──────── RECORDED INFORMATION

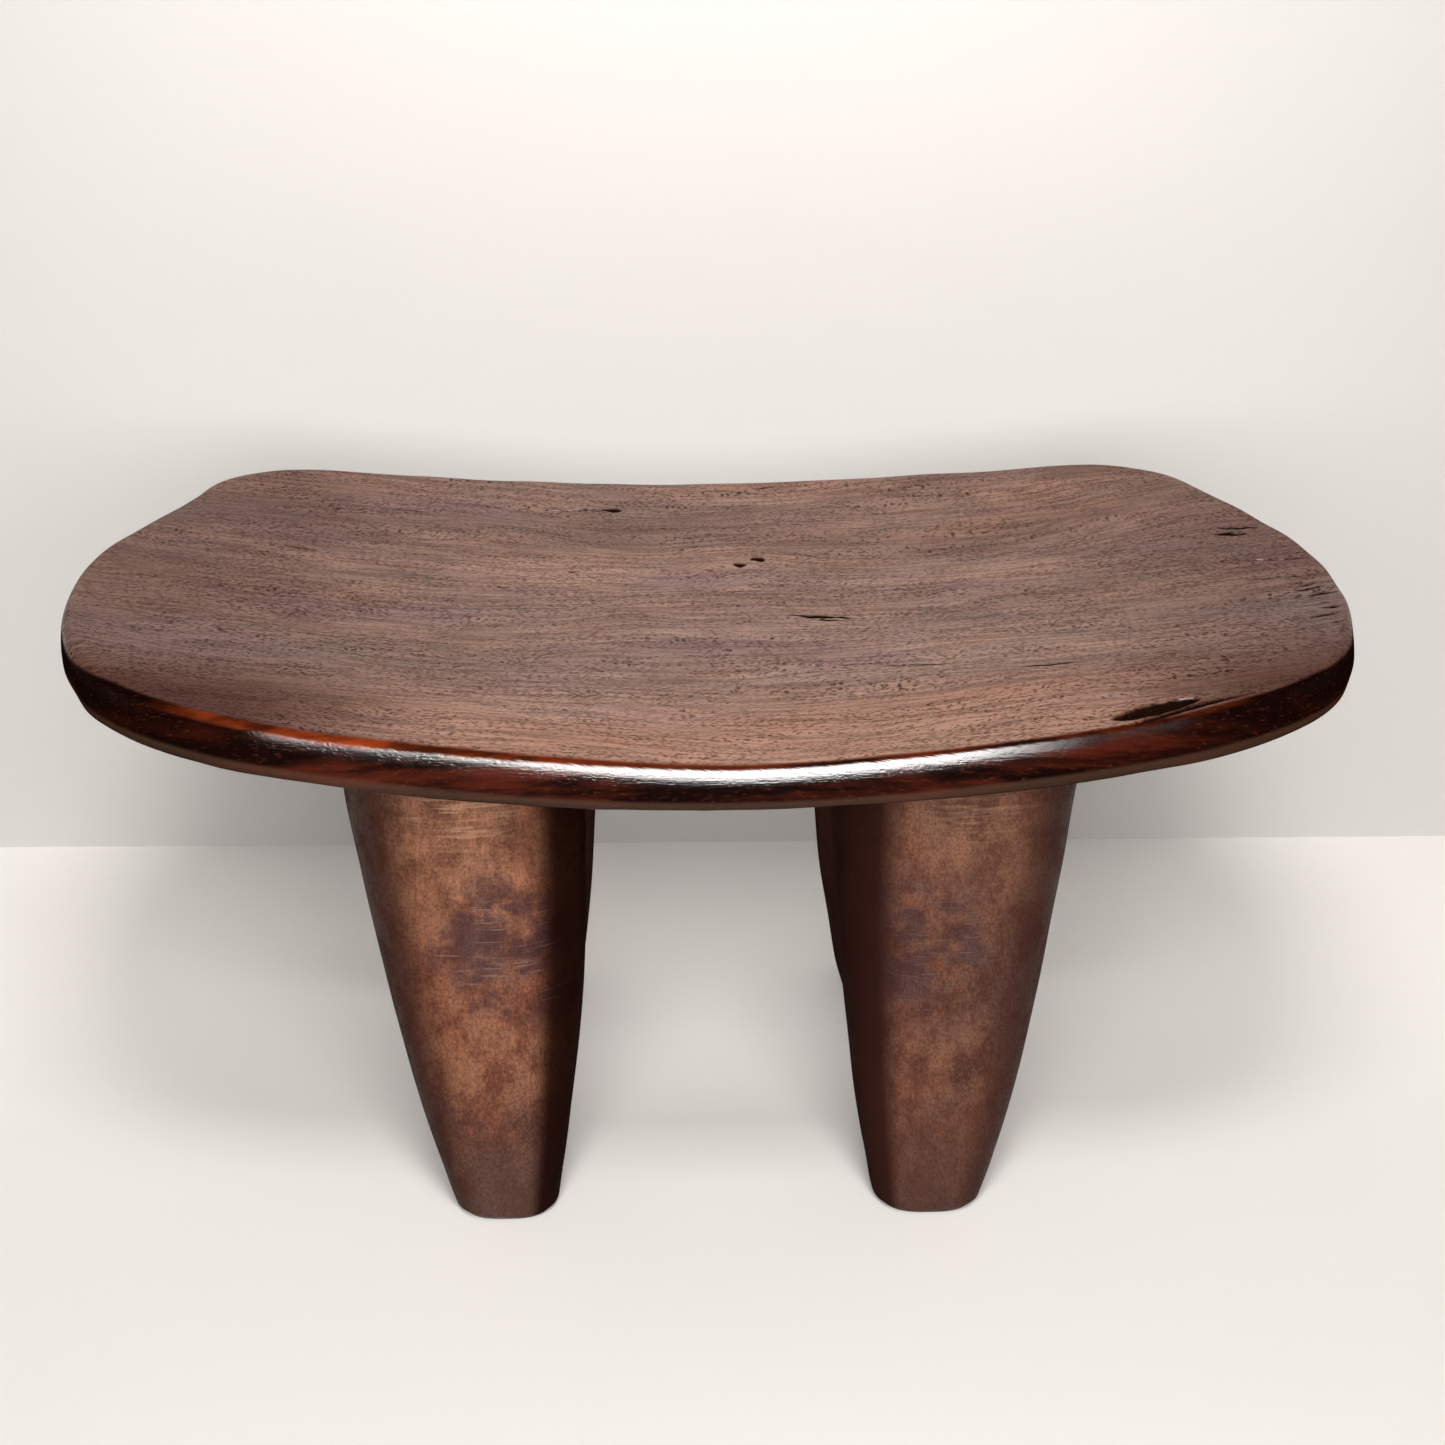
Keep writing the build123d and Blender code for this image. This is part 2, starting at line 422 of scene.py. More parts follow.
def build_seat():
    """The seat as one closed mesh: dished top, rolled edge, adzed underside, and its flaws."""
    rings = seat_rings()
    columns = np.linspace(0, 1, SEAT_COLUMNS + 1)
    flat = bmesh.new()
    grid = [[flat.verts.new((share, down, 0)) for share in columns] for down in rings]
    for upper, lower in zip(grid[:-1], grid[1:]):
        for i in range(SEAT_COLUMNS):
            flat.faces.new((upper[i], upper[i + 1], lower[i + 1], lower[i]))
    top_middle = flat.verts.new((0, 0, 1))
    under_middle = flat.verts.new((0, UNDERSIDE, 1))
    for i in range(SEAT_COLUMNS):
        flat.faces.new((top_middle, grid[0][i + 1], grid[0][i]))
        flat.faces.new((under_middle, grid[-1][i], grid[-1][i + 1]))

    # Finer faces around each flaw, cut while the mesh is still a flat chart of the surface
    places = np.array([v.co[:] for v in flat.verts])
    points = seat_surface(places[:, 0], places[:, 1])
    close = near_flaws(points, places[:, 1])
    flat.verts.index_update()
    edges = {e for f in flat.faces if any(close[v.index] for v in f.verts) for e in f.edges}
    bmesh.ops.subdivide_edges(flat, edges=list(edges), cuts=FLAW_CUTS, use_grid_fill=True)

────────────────

**TASK INSTRUCTIONS**
Extract all of the data above without altering anything.

**TASK RESULT**
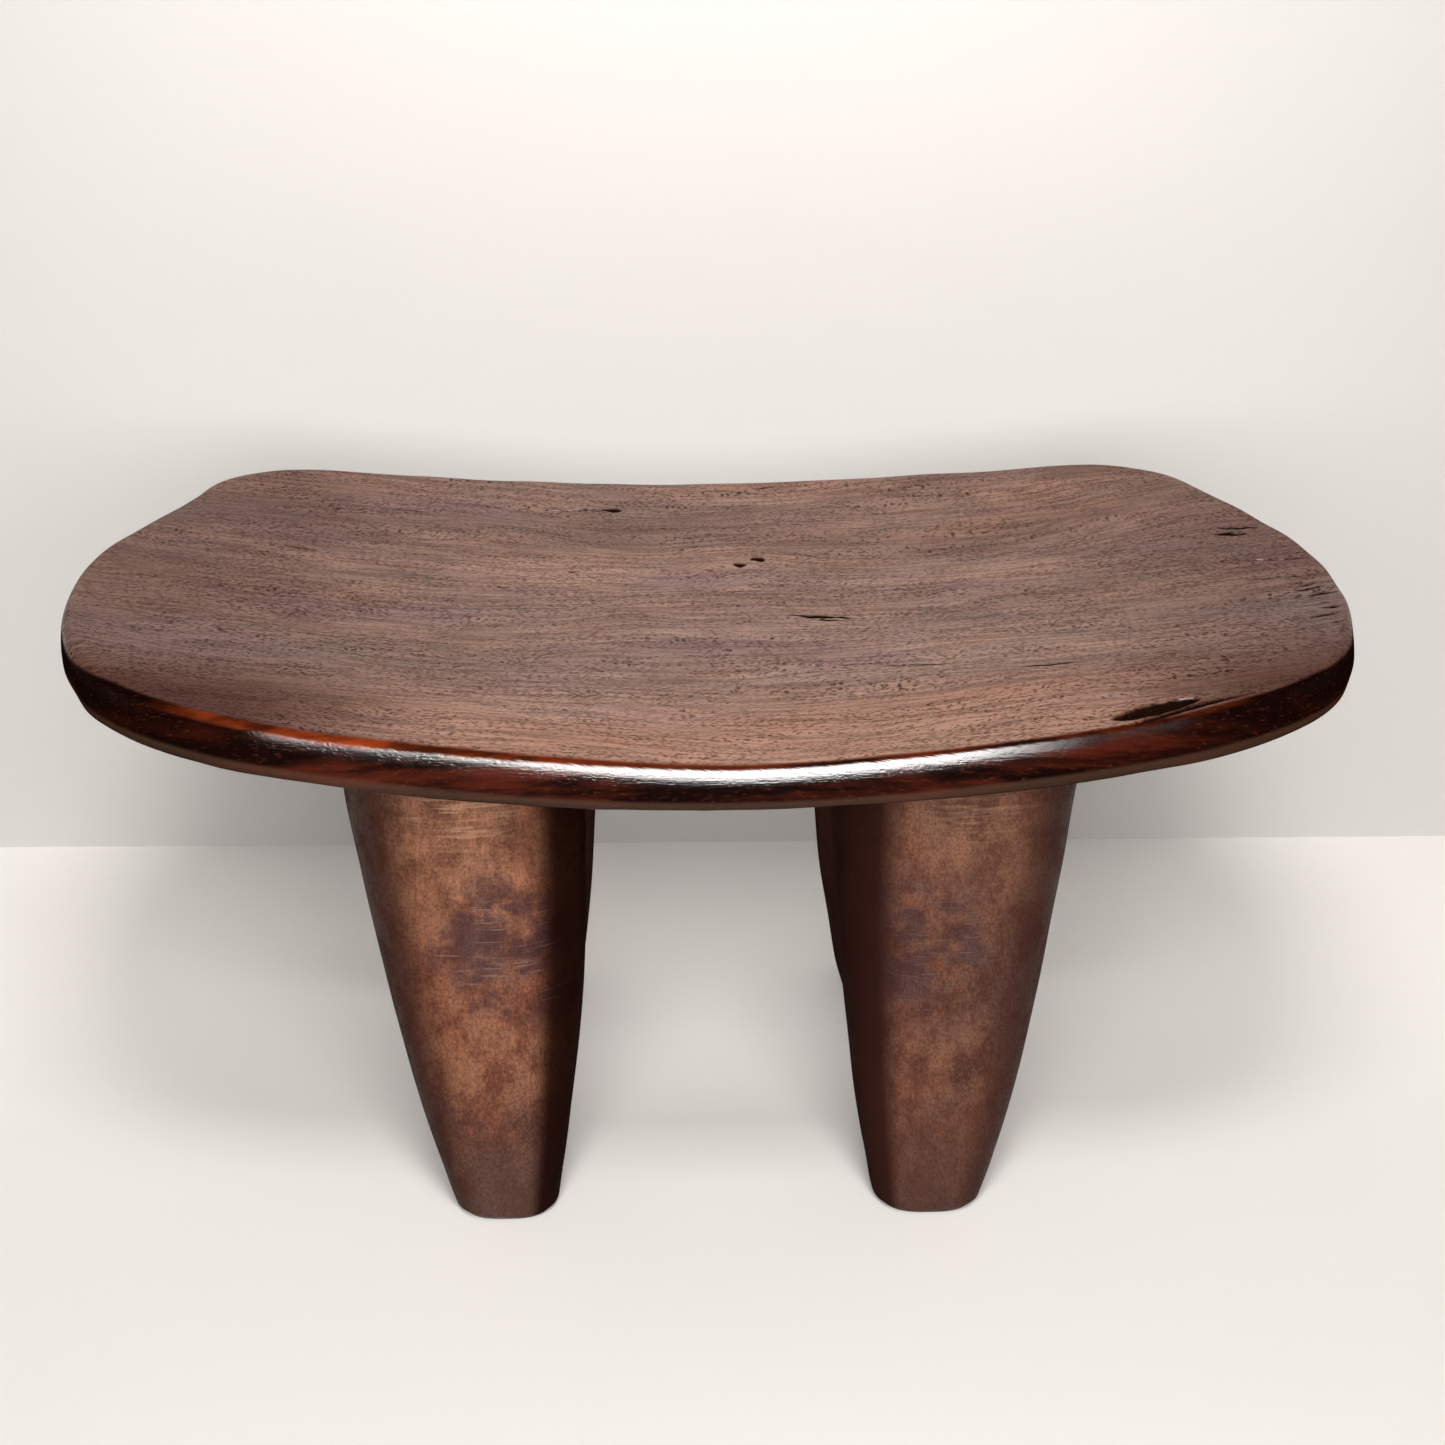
Keep writing the build123d and Blender code for this image. This is part 2, starting at line 422 of scene.py. More parts follow.
def build_seat():
    """The seat as one closed mesh: dished top, rolled edge, adzed underside, and its flaws."""
    rings = seat_rings()
    columns = np.linspace(0, 1, SEAT_COLUMNS + 1)
    flat = bmesh.new()
    grid = [[flat.verts.new((share, down, 0)) for share in columns] for down in rings]
    for upper, lower in zip(grid[:-1], grid[1:]):
        for i in range(SEAT_COLUMNS):
            flat.faces.new((upper[i], upper[i + 1], lower[i + 1], lower[i]))
    top_middle = flat.verts.new((0, 0, 1))
    under_middle = flat.verts.new((0, UNDERSIDE, 1))
    for i in range(SEAT_COLUMNS):
        flat.faces.new((top_middle, grid[0][i + 1], grid[0][i]))
        flat.faces.new((under_middle, grid[-1][i], grid[-1][i + 1]))

    # Finer faces around each flaw, cut while the mesh is still a flat chart of the surface
    places = np.array([v.co[:] for v in flat.verts])
    points = seat_surface(places[:, 0], places[:, 1])
    close = near_flaws(points, places[:, 1])
    flat.verts.index_update()
    edges = {e for f in flat.faces if any(close[v.index] for v in f.verts) for e in f.edges}
    bmesh.ops.subdivide_edges(flat, edges=list(edges), cuts=FLAW_CUTS, use_grid_fill=True)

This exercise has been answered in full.